A insuficiência do fisicalismo é evidenciada pela impossibilidade de caracterizar exaustivamente estados experienciais, como a sensação de apaixonar-se, através de listas de números e equações, visto que tais estados possuem qualidades intrínsecas que só podem ser conhecidas através do conhecimento direto e qualitativo, e não por abstrações quantitativas.

A tecnologia como ficção empiricamente conveniente

  • A eficácia tecnológica e o progresso científico da civilização contemporânea não implicam necessariamente na correção de sua compreensão metafísica sobre a essência da realidade, pois a tecnologia requer apenas ficções empiricamente convenientes que permitam a manipulação dos fenômenos, e não verdades últimas sobre o que constitui esses fenômenos.

Ilustra-se esta distinção com a analogia de uma criança que domina um jogo de computador baseando-se em ficções úteis sobre os elementos do jogo, sem qualquer conhecimento sobre o hardware ou software subjacentes que constituem a realidade do sistema, demonstrando que o sucesso operacional é independente da compreensão ontológica.

  • Exemplos históricos na ciência demonstram que ficções convenientes, ainda que metafisicamente falsas, sustentam avanços tecnológicos, como a utilização da mecânica newtoniana para missões espaciais, apesar da relatividade geral ter revelado que a gravidade não é uma força mas uma curvatura do espaço-tempo, ou o uso de conceitos em engenharia que são aproximações úteis mas não verdades fundamentais.

A evolução cognitiva humana, ocorrendo em um período relativamente curto em escala geológica, não equipou a espécie com a capacidade de compreender intuitivamente todos os aspectos da realidade, tornando a certeza sobre verdades últimas inalcançável, restando a capacidade de identificar e corrigir erros lógicos e empíricos nas hipóteses vigentes para torná-las menos erradas ao longo do tempo.

Origens históricas e sociopolíticas do Fisicalismo

  • A predominância do fisicalismo não deriva de sua plausibilidade lógica ou empírica, mas de sua utilidade histórica como ferramenta política durante o Iluminismo para proteger a nascente ciência da interferência da Igreja, ao postular um domínio físico distinto do espírito ou psyche, permitindo aos cientistas operar sem as ameaças que vitimaram figuras como Giordano Bruno.
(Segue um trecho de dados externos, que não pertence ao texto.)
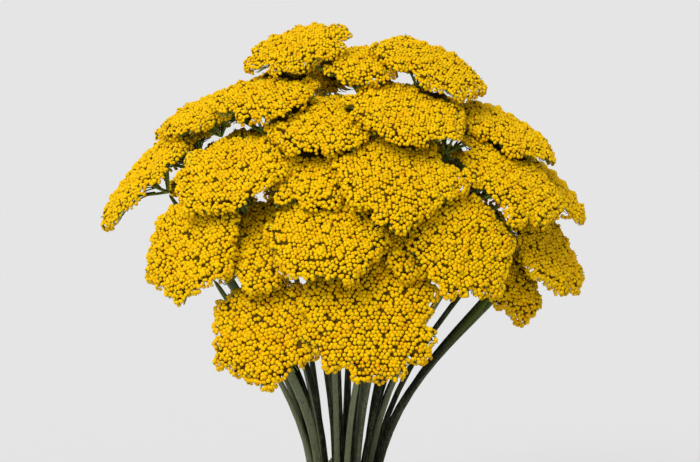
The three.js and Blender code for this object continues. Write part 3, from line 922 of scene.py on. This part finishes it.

Denis Diderot, em citação mencionada por Will Durant na obra The Story of Philosophy, reconheceu que o materialismo era provavelmente falso e que a matéria possuía vida instintiva, mas que tal posição deveria ser usada como uma arma contra a Igreja até que uma melhor fosse encontrada, evidenciando a consciência da natureza política do fisicalismo desde sua origem.

  • A consolidação do fisicalismo foi reforçada pela Revolução Industrial e pela ascensão da burguesia, onde a separação entre o físico e o mental justificava o domínio intelectual sobre o clero e fornecia um distanciamento psicológico conveniente para a objetividade científica, embora a clareza original sobre seu caráter de artifício político tenha se perdido no final do século XIX, conforme relatado por Charles Taylor em A Secular Age.

  • O maior atrativo psicológico do fisicalismo reside na eliminação do medo da morte e do julgamento pós-morte, uma vez que, ao reduzir a consciência a um subproduto de arranjos físicos, garante-se a cessação da experiência com a morte do corpo, libertando o indivíduo das angústias metafísicas e responsabilidades morais eternas que caracterizavam a visão de mundo religiosa anterior.

Inconsistências internas e circularidade do Fisicalismo

  • O fisicalismo contemporâneo sustenta-se através de um raciocínio circular que ignora seu maior defeito explicativo, a incapacidade de explicar a consciência fenomenal, tratando-a como um epifenômeno sem poder causal para evitar a necessidade de investigar sua origem, suprimindo assim o único dado pré-teórico da natureza que é a própria experiência.

Esta postura de negligência persistiu até que Thomas Nagel, em 1974, com o artigo What is it like to be a bat?, reintroduziu lentamente a consciência na agenda investigativa, desafiando a confiança cultural no fisicalismo que é mantida mais por inércia social e autoridade acadêmica do que por coerência racional ou evidência empírica.

  • O objetivo do Idealismo Analítico é apresentar uma correção para esses erros metafísicos históricos, oferecendo uma hipótese mais parcimoniosa e plausível que, ao contrário do fisicalismo, não descarta a realidade primária da experiência em favor de abstrações teóricas, buscando alinhar a compreensão da realidade com a lógica interna e a adequação empírica.